→ **Given request**
Provide nothing beyond the count of lines that include the string "code".

→ **Working data**
╔══

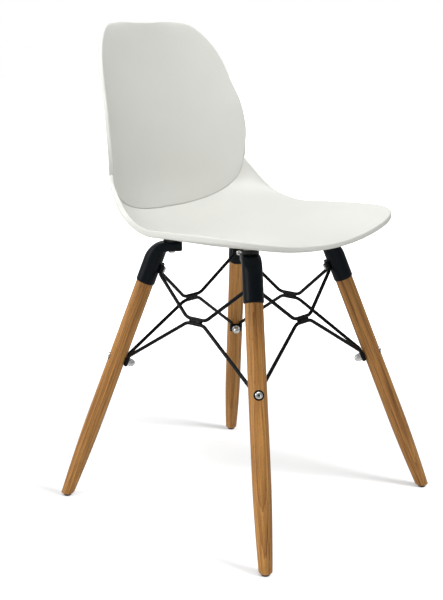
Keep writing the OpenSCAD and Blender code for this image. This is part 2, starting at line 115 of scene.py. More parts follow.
def leg_frame(corner, z=0.0):
    """Local z runs up the leg's axis and local x points outwards, from the axis at height z."""
    sx, sy = CORNERS[corner]
    axis = Vector((AXIS.x * sx, AXIS.y * sy, AXIS.z))
    across = UP.cross(Vector((PLAN.x * sx, PLAN.y * sy, 0)))
    turn = Matrix((across.cross(axis), across, axis)).transposed()
    origin = Vector((FOOT.x * sx, FOOT.y * sy, 0)) + axis * (z / axis.z)
    return Matrix.Translation(origin) @ turn.to_4x4()


def bolt_frame(corner, z, out, inward=False):
    """Local z runs along a bolt through the leg, from a face that stands out from the leg's axis."""
    turn = Matrix.Rotation(-QUARTER if inward else QUARTER, 4, "Y")
    return leg_frame(corner, z) @ Matrix.Translation((out, 0, 0)) @ turn


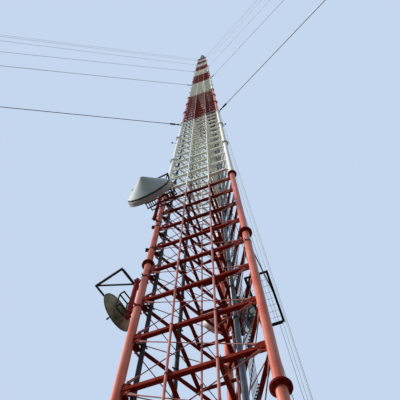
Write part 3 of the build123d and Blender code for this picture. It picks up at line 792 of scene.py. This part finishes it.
# %% Guy ropes
ROPE, ROPE_SIDES = 0.00215, 12
rope_places = stretched(axes(upper, lower - upper, (0, 0.3, 1)), guy_lengths)
leg_ropes = stamped(turned([(ROPE, 0), (ROPE, 1)], ROPE_SIDES), rope_places)
around = np.arange(ROPE_SIDES) / ROPE_SIDES
u = np.stack([around, around + 1 / ROPE_SIDES, around + 1 / ROPE_SIDES, around], -1)
v = np.array([0.0, 0.0, 1.0, 1.0]) * guy_lengths[:, None]
side_uv = np.stack([np.tile(u, (len(v), 1)), np.repeat(v, ROPE_SIDES, 0)], -1).reshape(-1, 2)
for side, azimuth in LEG_AZIMUTHS.items():
    made = piece(f"{side}_guy_ropes", stamped(leg_ropes, turn(azimuth)), rope_steel,
                 [f"{side}_guys"], 80)
    uv = np.zeros((len(made.data.loops), 2))
    uv[:len(side_uv)] = side_uv
    made.data.uv_layers.new(name="UVMap").data.foreach_set("uv", uv.ravel())

# %% [markdown]
# ## Ends of the guys
#
# A rope can't be bolted, so each end sits in a cast socket. At the top the socket stands on the lug
# of the leg, and a thick dark sleeve covers the rope behind it. At the ground a long turnbuckle,
# two threaded rods in crossheads, sets the tension. All of them are shapes in line with the rope.

# %% Sockets, sleeves and turnbuckles
RODS_APART = 0.0042
CROSSHEADS = (0.026, 0.084, 0.135)
socket = turned([(0.0052, 0.0), (0.0052, 0.004), (0.0046, 0.006), (0.0030, 0.022), (0.0024, 0.024)], 14)
dark_sleeve = turned([(0.0036, 0.024), (0.0056, 0.027), (0.0060, 0.032), (0.0060, 0.058),
                      (0.0052, 0.064), (0.0024, 0.068)], 14)
ironwork("guy_top_sleeves",
         stamped(joined(socket, dark_sleeve), each(at_leg_plane, axes(upper, way, (0, 1, 0)))))

threads = stamped(turned([(0.0015, CROSSHEADS[0]), (0.0015, CROSSHEADS[-1])], 8),
                  shift([(RODS_APART, 0, 0), (-RODS_APART, 0, 0)]))
crossheads = stamped(slab(0.014, 0.006, 0.007, 0.0008), lift(CROSSHEADS))
eye_rod = turned([(0.0030, 0.0), (0.0030, 0.012), (0.0021, 0.016), (0.0021, 0.030)], 10)
turnbuckle = joined(threads, crossheads, eye_rod, stamped(socket, lift(CROSSHEADS[-1] + 0.002)))
piece("guy_turnbuckles", stamped(turnbuckle, each(at_leg_plane, axes(lower, -way, (0, 1, 0)))), zinc)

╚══

→ **Solved problem**
2